There may be a shortage of those.
During COVID-19, my company had a mass layoff and several departments underwent "restructuring", even laying off our sales people, but never replacing them. For months, we sat with very little work, just hoping we still had our jobs. Fortunately, it has picked up, especially as I took my required PTO, in which the only night person beside me got so busy, she had to leave jobs for the morning team, which technically shows the justification of why I have my job and her and I need to stay working together.
There are so many reasons why companies might do this... but it really all comes down to CEOs coming in and working with a finance team, where all they see is, "This department is bringing this amount, while paying this amount, and we want to see more profit... so we have to let X amount of people go."

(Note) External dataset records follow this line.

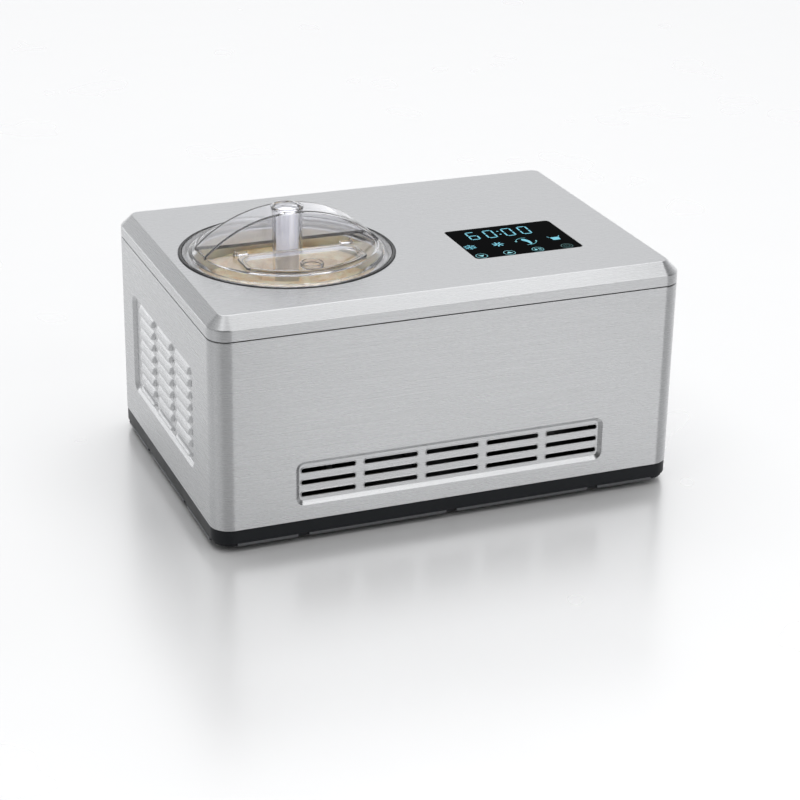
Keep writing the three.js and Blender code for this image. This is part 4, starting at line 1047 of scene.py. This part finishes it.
def display():
    lit, white, faint = Print(), Print(), Print()
    for value, x in (("6", -34.8), ("0", -18.2), ("0", -0.4), ("0", 15.2)):
        digit(lit, value, x, 10.6)
    for x, y in ((-4.8, 16.3), (-4.4, 24.4)):
        lit.dot(x, y, 1.0)

    x, y = -44.1, -6.8  # frost star
    for k in range(6):
        a = math.radians(60 * k + 30)
        lit.line((x, y), (x + 5.4 * math.cos(a), y + 5.4 * math.sin(a)), 0.8)
        knot = (x + 3.3 * math.cos(a), y + 3.3 * math.sin(a))
        for side in (-1, 1):
            b = a + side * math.radians(55)
            lit.line(knot, (knot[0] + 2 * math.cos(b), knot[1] + 2 * math.sin(b)), 0.65)

    x, y = -18, -7.7  # fan
    for k in range(7):
        a = math.radians(360 / 7 * k)
        lit.shape(
            [
                (x + r * math.cos(a + t), y + r * math.sin(a + t)) for r,
                t in ((1.0, -0.3), (5.8, -0.12), (5.0, 0.16), (1.6, 0.7))
            ]
        )

    x, y = 8.9, -8.2  # paddle with its turning arrows
    lit.shape(
        [
            (x - 2.0, y + 7.0), (x + 1.2, y + 5.6), (x + 3.6, y + 0.5), (x + 3.4, y - 6.5), (x + 1.2, y - 8.4),
            (x + 0.4, y - 2.0), (x - 2.8, y + 3.2)
        ]
    )
    for turn in (0, 180):
        path = [(x + u, y + v) for u, v in arc(0, 0, 9.0, 75 + turn, 165 + turn, 14)]
        white.path(path, 0.6)
        (ax, ay), (bx, by) = path[-2:]
        along = Vector((bx - ax, by - ay)).normalized() * 2.2
        across = Vector((-along.y, along.x)) * 0.6
        tip, root = Vector((bx, by)) + along, Vector((bx, by))
        white.shape([tuple(tip), tuple(root + across), tuple(root - across)])

    x, y = 36.9, -8.8  # tub
    lit.shape([(x - 3.4, y - 4.4), (x + 3.4, y - 4.4), (x + 4.2, y + 2.6), (x - 4.2, y + 2.6)])
    for side in (-1, 1):
        lit.line((x + side * 4.6, y + 2.9), (x + side * 5.6, y + 5.2), 0.7)

    y = -30.6
    keys = (-43.4, -17.2, 10.0, 38.0)
    for x in keys:
        (faint if x == keys[-1] else white).ring(x, y, 5.4, 0.5)
    x = keys[0]
    white.shape([(x - 2.9, y + 1.6), (x + 2.9, y + 1.6), (x, y - 2.6)])
    x = keys[1]
    white.shape([(x - 2.9, y - 1.6), (x + 2.9, y - 1.6), (x, y + 2.6)])
    x = keys[2]
    white.shape([(x - 3.0, y - 2.2), (x + 0.4, y), (x - 3.0, y + 2.2)])
    for off in (1.4, 2.9):
        white.line((x + off, y - 1.9), (x + off, y + 1.9), 0.7)
    x = keys[3]
    faint.path(arc(x, y, 2.7, 125, 415, 16), 0.6)
    faint.line((x, y + 0.4), (x, y + 3.3), 0.6)
    for name, sign, material in (("lit_signs", lit, cyan), ("pale_signs", white, pale), ("dim_signs", faint, dim)):
        add(name, sign.skin, [material], "housing", slot="panel_glass")


display()

# ---------------------------------------------------------------- finishes of the CAD nodes that stay in view
SLOT_FINISH = {
    "brushed_housing": brushed_steel, "base_plastic": base_black, "foot_rubber": rubber, "frame_plastic": frame_grey,
    "ring_plastic": ring_black, "zinc_steel": zinc, "bowl_aluminium": bowl_metal, "well_aluminium": bowl_metal,
    "copper_tube": copper, "foam": foam, "compressor_black": black_paint, "black_plastic": inner_plastic,
    "circuit_board": board_green, "gear_plastic": gear_white, "handle_plastic": handle_white,
    "paddle_plastic": paddle_clear, "clear_lid": clear_lid, "panel_glass": panel_black,
}
for part in frame["record"]["subparts"]:
    shown = frame["nodes"][part["node"]]
    shown.data.materials.clear()
    shown.data.materials.append(SLOT_FINISH[part["material_slot"]])
    smooth(shown.data, 35)


# ---------------------------------------------------------------- floor, light and camera
def quad(name, size, material, location=(0, 0, 0), rotation=(0, 0, 0)):
    mesh = bpy.data.meshes.new(name)
    s, t = size[0] / 2, size[1] / 2
    mesh.from_pydata([(-s, -t, 0), (s, -t, 0), (s, t, 0), (-s, t, 0)], [], [(0, 1, 2, 3)])
    mesh.materials.append(material)
    made = bpy.data.objects.new(name, mesh)
    made.location, made.rotation_euler = location, rotation
    bpy.context.scene.collection.objects.link(made)
    return made


floor_white, tree, shader = new_material("floor_white")
shader.inputs["Base Color"].default_value = (0.97, 0.97, 0.972, 1)
shader.inputs["Metallic"].default_value = 0.35
tree.links.new(ramp(tree, grain(tree, (6, 6, 6)), 0.24, 0.28, 0.3, 0.7), shader.inputs["Roughness"])
quad("floor", (60, 60), floor_white)


def area_light(name, size, radiance, location, target):
    """A rectangular lamp that the camera doesn't see, as bright per area whatever its size."""
    light = bpy.data.lights.new(name, "AREA")
    light.shape, light.size, light.size_y = "RECTANGLE", *size
    light.energy = math.pi * radiance * size[0] * size[1]
    lamp = bpy.data.objects.new(name, light)
    lamp.location = location
    lamp.rotation_euler = (Vector(target) - Vector(location)).to_track_quat("-Z", "Y").to_euler()
    lamp.visible_camera = False
    bpy.context.scene.collection.objects.link(lamp)


def around(azimuth, reach, height):
    """A place at an angle from the front, positive to the right."""
    return (reach * math.sin(math.radians(azimuth)), -reach * math.cos(math.radians(azimuth)), height)


area_light("top_softbox", (4, 4), 1.45, (0, 0.4, 3.2), (0, 0, 0))
area_light("right_softbox", (1.3, 1.8), 1.25, around(24, 2.6, 1.1), (0, 0, 0.1))
area_light("left_softbox", (1.9, 1.8), 0.35, around(-71, 2.4, 1.1), (0, 0, 0.1))
area_light("high_front_softbox", (1.7, 0.6), 2.1, around(25, 1.9, 2.0), (0, 0, 0.1))
area_light("low_rear_softbox", (1.8, 0.4), 1.3, around(-149, 3.0, 0.34), (0, 0, 0.1))

world = bpy.data.worlds.new("studio")
bpy.context.scene.world = world
world.use_nodes = True
tree = world.node_tree
toward = node(tree, "ShaderNodeTexCoord").outputs["Generated"]
split = node(tree, "ShaderNodeSeparateXYZ", {0: toward})
ahead = ramp(tree, split.outputs["Y"], 0.12, 0.95, -0.5, 0.4)
aside = ramp(tree, split.outputs["X"], 0.55, 1.0, -0.5, 0.15)
level = ramp(tree, split.outputs["Z"], 1.5, 1.0, 0.03, 0.28)
across = node(tree, "ShaderNodeMath", {0: ahead, 1: aside}, operation="MULTIPLY").outputs[0]
total = node(tree, "ShaderNodeMath", {0: across, 1: level}, operation="MULTIPLY").outputs[0]
tree.links.new(total, tree.nodes["Background"].inputs["Strength"])
tree.nodes["Background"].inputs["Color"].default_value = (0.985, 0.99, 1.0, 1)

camera_data = bpy.data.cameras.new("camera")
camera = bpy.data.objects.new("camera", camera_data)
bpy.context.scene.collection.objects.link(camera)
bpy.context.scene.camera = camera
# The photograph's viewing angle, fitted to the machine's edges without any lens shift.
AZIMUTH, ELEVATION, ROLL = math.radians(21.94), math.radians(23.431), math.radians(0.985)
CAMERA_REACH = 1.98852
SENSOR_WIDTH, FOCAL_LENGTH = 36, 97.792
target = Vector((0.00938, 0, 0.04903))
back = Vector((-math.sin(AZIMUTH) * math.cos(ELEVATION), -math.cos(AZIMUTH) * math.cos(ELEVATION), math.sin(ELEVATION)))
camera.location = target + back * CAMERA_REACH
camera.rotation_mode = "QUATERNION"
camera.rotation_quaternion = (-back).to_track_quat("-Z", "Y") @ Matrix.Rotation(ROLL, 3, "Z").to_quaternion()
camera_data.sensor_width, camera_data.lens = SENSOR_WIDTH, FOCAL_LENGTH
camera_data.clip_start, camera_data.clip_end = 0.05, 100

view = bpy.context.scene.view_settings
view.view_transform, view.look, view.exposure, view.gamma = "Standard", "None", 0, 1
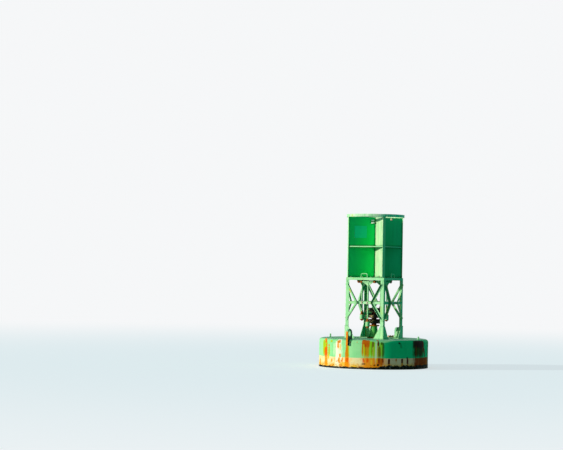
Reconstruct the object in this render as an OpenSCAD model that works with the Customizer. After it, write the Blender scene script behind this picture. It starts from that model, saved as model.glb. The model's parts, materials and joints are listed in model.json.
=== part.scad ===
// Gong buoy for open water: steel hull, square angle-iron tower, three gongs with
// swinging tappers, and an open radar reflector with a round hoop on top.
// Millimetres. Origin at the centre of the hull on the waterline, +Z up.
// Front is -Y, right is +X, back is +Y, left is -X.

/* [Hull] */
// Outer diameter of the hull
hull_diameter = 2743; // [2600:10:2800]
// Height of the deck above the waterline
deck_height = 717; // [660:5:760]
// Radius of the rounded edge between side and deck
shoulder_radius = 75; // [30:5:100]
// Depth below the waterline where the straight side ends
side_depth = 350; // [250:10:450]
// Radius of the rounded edge between side and cone
chine_radius = 60; // [30:5:90]
// Depth below the waterline where the bottom cone ends
cone_depth = 750; // [650:10:850]
// Diameter of the flat at the bottom of the cone
cone_flat_diameter = 640; // [620:10:760]

/* [Tail] */
// Outer diameter of the tail tube
tail_diameter = 610; // [500:5:620]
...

After they laid many people off, they got rid of our bonuses and no more raises. As a result of this, I take up any work when it comes to freelancing or working a second job. Also in my downtime, I spend time on my side projects in hopes that one will eventually do what I need it to do in regards to bringing in enough income to supplement what I make at my current job.

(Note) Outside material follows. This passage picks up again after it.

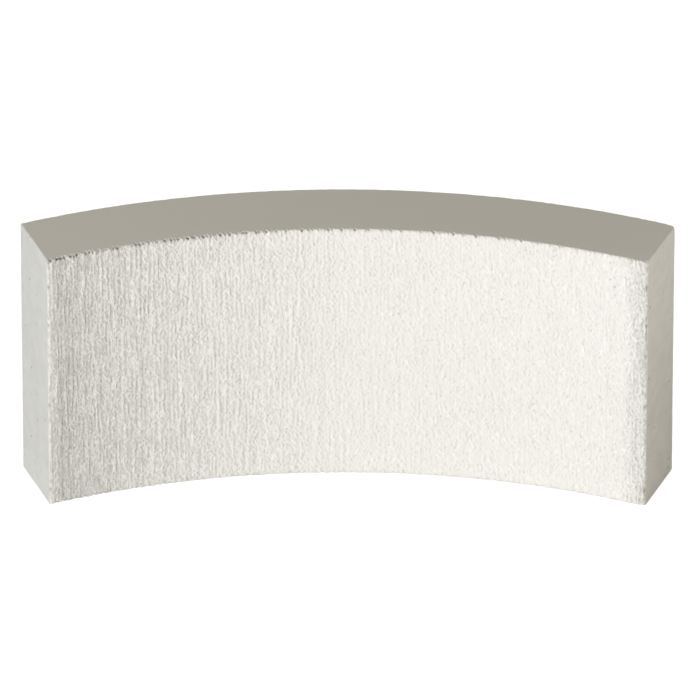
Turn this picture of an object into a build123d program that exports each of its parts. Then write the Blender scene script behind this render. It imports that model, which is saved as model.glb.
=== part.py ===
from build123d import *
import os

# Aerated concrete segment block: one curved block of a round wall, standing on its bed face.
# Millimetres, +Z up. The concave face looks towards -Y, the convex face towards +Y.
# The origin is the middle of the block's box, at the level of the bed.

# Driving dimensions
segments_in_ring = 8
inner_radius = 665.0
wall_thickness = 65.0
course_height = 250.0
arris_wear = 1.0

# Sizes that follow from them
outer_radius = inner_radius + wall_thickness
segment_angle = 360.0 / segments_in_ring

# The plan of the block is one eighth of a ring, centred on the Y axis.
# Its two end faces lie on radii of the ring, so neighbouring blocks meet flat.
wedge_reach = 2 * outer_radius
ring = Circle(outer_radius) - Circle(inner_radius)
right_radius = Vector(0, wedge_reach).rotate(Axis.Z, -segment_angle / 2)
left_radius = Vector(0, wedge_reach).rotate(Axis.Z, segment_angle / 2)
wedge = make_face(Polyline((0, 0), right_radius, left_radius, close=True))
plan = ring & wedge

# The plan is raised to the height of one course
block = extrude(plan, amount=course_height)

# Handling rubs every arris of the soft concrete down to a small round
block = fillet(block.edges(), radius=arris_wear)

# The ring's centre is moved back so that the block's own box is centred on the origin
box = block.bounding_box()
block = Pos(-box.center().X, -box.center().Y, -box.min.Z) * block

# One closed solid, one piece of stock
segment_block = block.solid()
segment_block.label = "segment_block"

os.makedirs("parts", exist_ok=True)
export_step(segment_block, "parts/segment_block.step")
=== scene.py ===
import math

import bmesh
import bpy
from mathutils import Matrix, Vector, noise


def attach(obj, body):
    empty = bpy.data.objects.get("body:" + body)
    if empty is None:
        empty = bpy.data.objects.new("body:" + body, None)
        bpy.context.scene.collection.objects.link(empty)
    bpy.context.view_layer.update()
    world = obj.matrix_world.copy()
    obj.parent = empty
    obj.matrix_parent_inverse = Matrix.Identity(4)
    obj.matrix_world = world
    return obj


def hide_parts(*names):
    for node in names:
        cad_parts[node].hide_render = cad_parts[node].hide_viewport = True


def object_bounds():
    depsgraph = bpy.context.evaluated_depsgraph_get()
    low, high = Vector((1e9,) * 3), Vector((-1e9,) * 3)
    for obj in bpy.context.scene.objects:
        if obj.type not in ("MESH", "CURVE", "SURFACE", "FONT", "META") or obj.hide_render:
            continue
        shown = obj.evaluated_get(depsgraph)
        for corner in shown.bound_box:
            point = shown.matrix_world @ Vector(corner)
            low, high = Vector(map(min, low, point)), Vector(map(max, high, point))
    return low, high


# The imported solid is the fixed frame; its box gives the block's height and where the ring's centre lies
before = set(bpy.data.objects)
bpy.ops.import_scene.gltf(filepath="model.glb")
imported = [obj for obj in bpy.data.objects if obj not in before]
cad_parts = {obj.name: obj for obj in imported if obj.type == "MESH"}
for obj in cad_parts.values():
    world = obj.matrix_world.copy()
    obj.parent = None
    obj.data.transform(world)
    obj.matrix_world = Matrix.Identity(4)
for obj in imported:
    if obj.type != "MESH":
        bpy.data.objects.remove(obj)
cad_low, cad_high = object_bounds()

# Driving sizes of the block, in metres
mm = 0.001
segments_in_ring = 8
inner_radius = 665 * mm
wall_thickness = 65 * mm
course_height = cad_high.z - cad_low.z

# Sizes that follow from them
outer_radius = inner_radius + wall_thickness
segment_angle = 2 * math.pi / segments_in_ring
ring_centre = Vector((0, cad_high.y - outer_radius, 0))

# How finely the relief is modelled: strokes along the arc, cuts in each, steps up and through the wall
arc_strokes = 24
arc_cuts = 24
arc_steps = arc_strokes * (arc_cuts + 1)
course_steps = 70
wall_steps = 10

# The first points beside each arris, in millimetres from it, close together for its round and its slots
arris_marks = (0, 0.5, 1.2, 2.2, 4.0)

# The cut faces lie this many millimetres inside the solid, so that ribs stand out of them and furrows go in
cut_depth = 0.8

# The right end of the concave face is rubbed hollow: over what width and how deep, in millimetres
roll_off_width = 15
roll_off_depth = 1.7

# The radii of the arrises in millimetres: everywhere, what crumbs add, and what a knock adds at one corner
worn_radius = 1.1
crumbled_radius = 1.8
crumb_length = 5
knocked_radius = 2.2
knock_reach = 6

# The slots torn in the concave face's arrises, in millimetres: how far from the arris they reach, how deep
# they go, how far apart the wide and the thin ones lie, how far below the top they are torn hardest, and how
# near an end or a bed they slant inwards
slot_reach = 3.0
slot_depth = 2.4
wide_spacing = 2.8
thin_spacing = 1.5
hard_torn_reach = 5
slant_reach = 3.2

# The grooves of the two curved faces are different layers of the same noise
concave_layer = 0
convex_layer = 100

# The convex face isn't seen in the photograph: how hard it is torn, from 0 to 1, and the place right of the
# concave face's middle whose finish it has
convex_bite = 0.2
plain_place = 20 * mm

# Places on the concave face, from its middle: its left end, where the painted shade at its left end stops,
# where the marks are faintest, where they come to stand singly, and where the rubbed right end starts and is
# roughest
left_end = -250 * mm
painted_shade_until = -200 * mm
faintest = 0 * mm
marks_single = 100 * mm
rubbed_from = 230 * mm
rubbed_to = 250 * mm


def marks_along(length, steps):
    """Marks from 0 to a length in millimetres: close together at both arrises, even between them."""
    close = len(arris_marks) - 1
    reach = arris_marks[-1]
    even = steps - 2 * close
    between = [reach + (length - 2 * reach) * i / even for i in range(1, even)]
    return [*arris_marks, *between, *(length - m for m in reversed(arris_marks))]


def turn_of(point):
    """How far round the block a point lies: 0 at the left end, 1 at the right end."""
    arm = point.co - ring_centre
    return math.atan2(arm.x, arm.y) / segment_angle + 0.5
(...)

This is what 10+ years of loyalty to a company gets you now.
It allows to lobby the notions of need for workers’ visas to bring in cheap labor. This cheap labor is then much more easily controlled (visa conditions, e.g. H1B - cannot easily leave workplace, several years to transition to next immigration status, yet more years to citizenship).
Labour shortage: some companies did make good use of investor's money. They keep getting money from them, and what do you do with money? Hire more people, of course. But, as you probably should know the "working age" population is shrinking over the years (inverted population pyramid). It may not be so obvious to you, but in a macro-scale that's what first world countries are experimenting right now.
For example: In the US, the layoffs are largely in tech sector. These companies took advantage but perhaps too much (humans and greed etc) of low interest rates for more than a decade + the crescendo of the pandemic money injection which all made it easy to borrow capital and hire more people than needed. It’s like you don’t realized you have had too much alcohol till the next morning. The night of the party, In the moment you can justify “just one more” drink a few times. That’s your layoffs.
On the other hand, I keep hearing that there is a massive shortage of restaurant staff these days. None of these restaurants owners want to pay their employees a fair wage. They don’t realize that at the receiving end of their employer - employee relationship is also a human who is just like them. Who simply wants a better life for the most part. Tipping culture is out of hand - restaurant owners say that if they pay their staff a fair wage they have to raise their prices. So these morons think that keeping the prices low will attract more customers but the reality is that the customer still pays more for their food as they will need to tip. That’s your shortages.
One of the big problems here is real wages in America have been stagnant for 30+ years [1]. People are being asked to do more as cost of living keeps rising while making the same amount of money. Nobody wants to address it let alone talk about it. The biggest irony in America is there is lobby for almost any kind of business. But there is no lobby for the people of the country. So what ensues is a rat race. People trying their hardest “make it” as that’s what is in their control.
[1] https://www.pewresearch.org/short-reads/2018/08/07/for-most-...
I think yes because of rise in cost of living and higher taxes.
They want to keep you guys divided and distracted.